Sefton Hospitality Operations Ltd is too narrow in its remit. Its income will not benefit the wider community but would merely be ploughed back into supporting itself. This company should be wound up and its assets passed to the Community & Leisure Trust.
The Council would also surrender its management of potential income-generating premises such as gyms, leisure centres and sports centres and pass this to the Community & Leisure Trust. (Crosby Leisure Centre would be outside this scheme as it is subject to a PFI contract agreement and run by an external operator until 2028).
The Community & Leisure Trust would also manage the parks and other non-commercial activities such as our libraries. The Trust would actively look at how income could be generated by more imaginative use of these facilities. This would include fund-raising entertainment events in the parks, working with the health sector in creating health activities, and using libraries as genuine community hubs.
Discussion would need to be held regarding the overall content of the Trust’s responsibilities. For example, it is unrealistic to expect the Trust to take responsibility for coastal protection but it may have a part to play in land-based activities along the coast.
How would all this be funded?
The Trust would liberate from the Council some of the £3.2m Section 106 funding which has lain unspent for years. This would be used in our parks and greenspaces. Such money could also be used as a match against external funding applications from charitable or national grant-giving organisations. As a local authority Sefton Council is currently ineligible to bid for many external funds but a Trust would be able to do so. Using the £3.2m as match funding could readily provide leverage to secure over £10m from external agencies.
Funding could also come from the Liverpool City Region and Central Government initiatives aimed at the local environment and “greening-up.”
Volunteers would continue to play a major role but would not be expected to undertake the bureaucracy of setting themselves up as charities or companies as this would be the responsibility of the Community & Leisure Trust.
The “Friends” groups representing our local parks would be represented on the management of the Trust and a coordinated approach taken to funding and supporting the development of our parks.
Sefton Council should acknowledge that it does not have the capacity or funding to efficiently manage and maintain its parks and leisure buildings. However, it has re-launched its “New Realities” protocol which seeks to develop a collaboration between the Council, Voluntary and Faith Sectors, to support local services. Here is an ideal opportunity to bring to life this “New Realities” partnership.

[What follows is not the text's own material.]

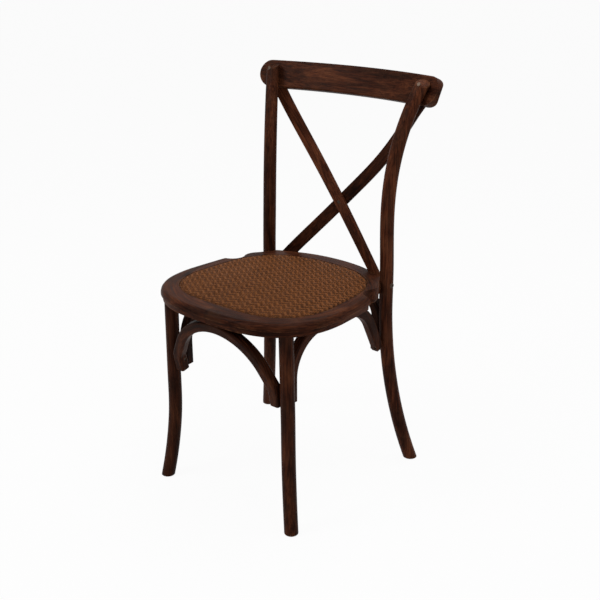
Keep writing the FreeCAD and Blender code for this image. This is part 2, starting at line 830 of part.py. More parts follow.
front_tools = [front_space, mirrored(front_space)]
post_tools = [post_space, mirrored(post_space)]
cut_piece("brace_front", front_brace,
          shifted(front_tools + leg_tools[:1] + left_leg_tools[:1] + seat_tools))
cut_piece("brace_rear", rear_brace,
          shifted(post_tools + leg_tools[1:2] + left_leg_tools[1:2] + seat_tools))
cut_piece("brace_right", side_braces["right"],
          shifted([front_space, post_space] + leg_tools[2:] + seat_tools))
cut_piece("brace_left", side_braces["left"],
          shifted(front_tools[1:] + post_tools[1:] + left_leg_tools[2:] + seat_tools))

# Seat frame: lip, apron and keel, hollow under the panel

seat = doc.addObject("PartDesign::Body", "seat_body")
LIP_STEPS = (0, 20, 40, 62, 90)    # degrees round the lip's quarter circle, from the top


def lip_level(turn):
    """Inset and depth of the rounded lip at an angle from its top."""
    angle = math.radians(turn)
    return (size("lip_round") * (1 - math.sin(angle)),
            size("lip_round") * (1 - math.cos(angle)))


for number, (upper, lower) in enumerate(zip(LIP_STEPS, LIP_STEPS[1:]), start=1):
    rings = []
    for turn in (upper, lower):
        inset, depth = lip_level(turn)
        rings.append(add_sketch(seat, "round_%d_%d" % (number, turn),
                                closed_curve(seat_points(inset)), level=-depth))
    band = seat.newObject("PartDesign::AdditiveLoft", "lip_round_%d" % number)
    band.Profile = rings[0]
    band.Sections = [rings[1]]
    band.Ruled = True
    seat.Tip = band
    doc.recompute()
lip_sketch = add_sketch(seat, "lip_outline", closed_curve(seat_points(0)),
                        level=-size("lip_round"))
add_pad(seat, "lip", lip_sketch, "Sizes.lip_height - Sizes.lip_round", down=True)
apron_sketch = add_sketch(seat, "apron_outline", closed_curve(seat_points(size("apron_inset"))),
                          level=-size("lip_height"))
add_pad(seat, "apron", apron_sketch, "Sizes.apron_height", down=True)
keel_sketch = add_sketch(seat, "keel_outline", closed_curve(seat_points(size("keel_setback"))),
                         level=-seat_depth)
add_pad(seat, "keel", keel_sketch, "Sizes.keel_height", down=True)


rebate_sketch = add_sketch(seat, "rebate_outline", closed_curve(field_points(0)))
add_pocket(seat, "rebate", rebate_sketch, "Sizes.panel_thickness + Sizes.cane_thickness")
hollow_sketch = add_sketch(seat, "hollow_outline", closed_curve(hollow_points()))
add_pocket(seat, "hollow", hollow_sketch)


def corner_lines(hand):
    """The rear corner that is cut away: a round notch, then straight back past the post."""
    bend = size("notch_round")
    across = size("notch_across")
    back = size("notch_back")
    inner = size("shoulder_across")
    outer = size("seat_half_width") + bend

    def place(x, y):
        return Vector(hand * x, y, 0)

    far = size("post_back") + bend
    first = place(across, back - bend)
    last = place(inner, back + math.sqrt(bend ** 2 - (across - inner) ** 2))
    tip = place(size("shoulder_tip_across"), size("shoulder_tip_back"))
    end = place(size("shoulder_end_across"), size("shoulder_end_back"))
    root = place(size("shoulder_root_across"), size("shoulder_root_back"))
    post = place(size("post_across"), size("post_back"))
    behind = place(size("shoulder_end_across"), far - bend / 2)
    corners = [end, root, post, behind, place(size("shoulder_end_across"), far),
               place(outer, far), place(outer, back - bend), first]
    lines = [Part.Arc(first, place(across - bend, back), last), Part.Arc(last, tip, end)]
    for start, finish in zip(corners, corners[1:]):
        lines.append(Part.LineSegment(start, finish))
    return lines


for side, hand in SIDES:
    corner = add_sketch(seat, "corner_" + side, corner_lines(hand))
    add_pocket(seat, "corner_cut_" + side, corner)
seat.Placement = seat_place
doc.recompute()

socket_tool = Part.makeCylinder(size("tenon_radius") + size("bore_gap"),
                                size("tenon_length") + 10 + fit, leg_top - leg_axis * 10,
                                leg_axis)
leg_counterbore = Part.makeCylinder(size("front_leg_radius") + fit, 20, leg_top - leg_axis * 20,
                                    leg_axis)
panel_screw_reach = size("field_half_width") - 12.0
panel_screw_angle = math.radians(45)
panel_screws = []
panel_tools = []
panel_screw_level = -size("cane_thickness")
for across in (-1, 1):
    for back in (-1, 1):
        head = Vector(across * panel_screw_reach * math.sin(panel_screw_angle),
                      back * panel_screw_reach * math.cos(panel_screw_angle), panel_screw_level)
        panel_screws.append(aimed(screw(size("panel_screw_length")), head, -UP))
        panel_tools.append(aimed(screw_tool(size("panel_screw_length"), 1.0), head, -UP))
for shape in panel_tools:
    shape.Placement = seat_place.multiply(shape.Placement)

seat_cutters = [socket_tool, leg_counterbore, bolt_tool, nut_tool, post_space, slat_end_tool]
seat_cutters += [mirrored(shape) for shape in seat_cutters]
seat_cutters += [slat_space[1], slat_space[-1]] + seat_tools
cut_piece("seat_frame", seat, shifted(seat_cutters) + panel_tools)

# Panel and cane

panel = doc.addObject("PartDesign::Body", "panel_body")
panel_sketch = add_sketch(panel, "panel_outline", closed_curve(field_points(fit)),
                          level=-rebate_depth)
add_pad(panel, "board", panel_sketch, "Sizes.panel_thickness")
panel.Placement = seat_place
doc.recompute()
cut_piece("seat_panel", panel, panel_tools)

cane_base = Part.Face(Part.Wire([arc.toShape() for arc in closed_curve(field_points(fit))]))
cane_block = cane_base.extrude(UP * (size("cane_crown") + size("cane_thickness") * 2))
cane_block.translate(UP * -size("cane_thickness"))
crown_radius = (size("field_half_width") ** 2 + size("cane_crown") ** 2) / 2 / size("cane_crown")
crown_ball = Part.makeSphere(crown_radius, Vector(0, (size("field_back_reach")
                                                     - size("field_front_reach")) / 2,
                                                  size("cane_crown") - crown_radius))
cane = cane_block.common(crown_ball)
add_piece("rattan_skin", cane, seat_place)

# Glides

glide = Part.makeCylinder(size("glide_radius"), size("glide_height"))
glide = glide.makeFillet(size("glide_height") / 4, [glide.Edges[2]])
glide = glide.fuse(Part.makeCylinder(size("glide_pin_radius"),
                                     size("glide_height") + size("glide_pin_length")))
glide_tool = Part.makeCylinder(size("glide_pin_radius") + size("bore_gap"),
                               size("glide_height") + size("glide_pin_length") + fit)
glides = []
glide_tools = []
for foot in (front_leg_point(0), post_point(0)):
    for hand in (-1, 1):
        for source, target in ((glide, glides), (glide_tool, glide_tools)):
            copy = source.copy()
            copy.translate(Vector(hand * foot.x, foot.y, 0))
            target.append(copy)

# Wood with its bores

front_cut = front_wood.cut([leg_tools[0], leg_tools[2]] + glide_tools)
post_cut = post_wood.cut([leg_tools[1], leg_tools[3], bolt_tool, rail_screw_tool] + glide_tools)
for side, hand in SIDES:
    add_piece("front_leg_" + side, front_cut if hand > 0 else mirrored(front_cut))
    add_piece("back_post_" + side, post_cut if hand > 0 else mirrored(post_cut))
add_piece("crest_rail", crest)
slat_tools = [slat_cross_tool, slat_end_tool, mirrored(slat_end_tool)]
add_piece("cross_slat_front", slats[-1].cut(slat_tools + post_tools))
add_piece("cross_slat_rear", slats[1].cut(slat_tools + post_tools))
add_piece("post_bolts", Part.makeCompound([bolt, mirrored(bolt)]))
add_piece("post_bolt_nuts", Part.makeCompound([nut, mirrored(nut)]))
add_piece("brace_leg_screws", Part.makeCompound(leg_screws))
add_piece("brace_seat_screws", Part.makeCompound(seat_screws))
add_piece("slat_cross_screw", Part.makeCompound([slat_cross]))
add_piece("slat_end_screws", Part.makeCompound([slat_end_screw, mirrored(slat_end_screw)]))
add_piece("rail_screws", Part.makeCompound([rail_screw, mirrored(rail_screw)]))
add_piece("seat_panel_screws", Part.makeCompound(panel_screws), seat_place)
add_piece("foot_glides", Part.makeCompound(glides))

# Checks, then one file for each sub-part

doc.recompute()
for item in doc.Objects:
    if "Invalid" in item.State or "Error" in item.State:
        raise ValueError(item.Label + " failed: " + str(item.State))
for node in NODES:
    if node.Shape.isNull() or not node.Shape.isValid():
        raise ValueError(node.Label + " has no valid shape")
    print(node.Label, "solids", len(node.Shape.Solids), "volume", round(node.Shape.Volume))
os.makedirs("parts", exist_ok=True)
for node in NODES:
    node.Shape.exportStep(os.path.join("parts", node.Label + ".step"))
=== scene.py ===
import math
import random

import bpy
import numpy as np
from mathutils import Matrix, Vector


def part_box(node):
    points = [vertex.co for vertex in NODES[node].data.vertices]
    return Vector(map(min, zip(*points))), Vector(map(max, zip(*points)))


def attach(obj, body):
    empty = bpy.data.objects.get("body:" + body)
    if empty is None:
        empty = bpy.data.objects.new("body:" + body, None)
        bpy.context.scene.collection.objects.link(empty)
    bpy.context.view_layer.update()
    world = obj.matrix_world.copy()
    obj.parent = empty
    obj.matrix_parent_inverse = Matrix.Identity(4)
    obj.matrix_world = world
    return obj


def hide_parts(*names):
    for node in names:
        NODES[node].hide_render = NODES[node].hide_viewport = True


# Cross back chair, metres. +Z is up, the front faces -Y, the floor is z = 0.
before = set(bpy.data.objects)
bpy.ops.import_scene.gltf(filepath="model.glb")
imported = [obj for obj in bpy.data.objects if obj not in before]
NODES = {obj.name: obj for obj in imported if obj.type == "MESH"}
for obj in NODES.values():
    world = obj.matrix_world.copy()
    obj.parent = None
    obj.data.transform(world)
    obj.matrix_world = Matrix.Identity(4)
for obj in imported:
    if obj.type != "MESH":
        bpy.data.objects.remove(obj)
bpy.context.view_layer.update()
random.seed(7)

# Camera, from the photograph's perspective. The angles are in radians.
CAMERA_PLACE = Vector((1.1489, -1.4278, 1.1533))
CAMERA_YAW = 0.66219
CAMERA_PITCH = -0.38585
CAMERA_LENS = 54.07                # mm
CAMERA_SENSOR = 36.0               # mm
CAMERA_REACH = 100.0

# Seat, in its own tilted frame: the origin is on the rim's top at the seat's centre
SEAT_TILT = math.radians(2.1)
SEAT_TOP = 0.461
SEAT_FRONT = 0.2185
FIELD_HALF_WIDTH = 0.1795
FIELD_FRONT = 0.174
FIELD_BACK = 0.197
OUTLINE_EGG = 0.0055               # third cosine term of the outline
OUTLINE_SQUARE = 0.010             # fourth cosine term of the outline
CROWN = 0.0045
ROLL_START = 0.93                  # share of the radius where the field rolls down
ROLL_WIDTH = 0.07
ROLL_DEPTH = 0.0022
SEAT_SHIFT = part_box("seat_frame")[0].y + SEAT_FRONT * math.cos(SEAT_TILT)
SEAT_MATRIX = (Matrix.Translation((0, SEAT_SHIFT, SEAT_TOP))
               @ Matrix.Rotation(-SEAT_TILT, 4, "X"))

# Weave: canes that run across the seat and canes that run front to back
CANE_PITCH = 0.0038
CANE_WIDTH = 0.0033
CANE_THICKNESS = 0.0010
CANE_LIFT = 0.0007
CANE_INSET = 0.0006                # the canes' ends stay this far inside the outline
CANE_SECTION = ((-0.5, 0.0), (-0.28, 0.5), (0.28, 0.5), (0.5, 0.0), (0.0, -0.5))
WEAVE_REACH = 0.21                 # canes are laid out over a square this far each way
OUTLINE_PROBES = 1200              # points at which a cane's line is held to the outline
FEWEST_PROBES = 12                 # a cane with fewer points inside is left out
FLOAT_LENGTH = 2                   # canes that a cane passes over, and then under
HERRINGBONE = 3                    # canes between two turns of the zigzag
CELL_SLACK = 1e-6                  # keeps a place at a crossing from falling beside it
CROSS_SHADE = 0.35                 # shade of the front to back canes against the others
EDGE_SHADE = 0.035                 # share of the radius over which the canes darken into painted shade towards the rim's groove
VARIED_SHADE = 0.30                # part of a cane's shade that differs cane by cane; the rest is painted light and shade, paler over its neighbours and darker under them
CANE_DARK = (0.014, 0.005, 0.002)
CANE_PALE = (0.215, 0.076, 0.024)

# Backing: a dark sheet between the canes and the board, painted shade in the gaps between the
# canes
BACKING_RINGS = 14
BACKING_STEPS = 96
BACKING_INSET = 0.0008
BACKING_DROP = 0.0009              # its top lies this far under the canes' middle
BACKING_BASE = -0.0015
BACKING_EDGE = 0.0004              # its least thickness, at the outline

# Stained wood
WOOD_STOPS = ((0.36, (0.0085, 0.0023, 0.0013)), (0.46, (0.027, 0.0075, 0.0036)),
              (0.55, (0.060, 0.0170, 0.0075)), (0.68, (0.122, 0.039, 0.0160)))
WOOD_PORE = (0.004, 0.002, 0.0015, 1)
# pale edge colour: partly rubbed wear, partly painted highlight
WOOD_RUBBED_AND_SHEEN = (0.16, 0.068, 0.031, 1)
WOOD_FADED = (0.095, 0.040, 0.020, 1)
BROAD_SCALE = (42, 42, 7)          # noise cells per metre: across, across, along the grain
STREAK_SCALE = (330, 330, 11)
FIBRE_SCALE = (1500, 1500, 38)
PORE_SCALE = (950, 950, 60)
BLOTCH_SCALE = 26.0
EDGE_RADIUS = 0.0035
RING_TURN = 0.2                    # metres of grain for a radian round the seat
ARCH_TURN = 0.12                   # metres of grain for a radian round a brace
SEED_STEP = 1.3                    # moves the figure from one piece to the next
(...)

There should be an open discussion with “Friends of the Parks” groups to explore how these voluntary groups could function more efficiently under a Leisure Trust, without them being burdened by bureaucracy.
The Council should look at how Leisure Trusts operate across the country, identifying examples of best practice. They should discuss with other local authorities the merits of such a scheme.
The scale and scope of what land and buildings would be managed by a Leisure Trust would need to be identified.
Sefton Council cannot continue to neglect our parks and leisure buildings. Nor can they expect our willing volunteers to act as substitutes for the Council to maintain these assets. We need an imaginative approach in Sefton, with creative thinking and leadership, to look at what works well elsewhere.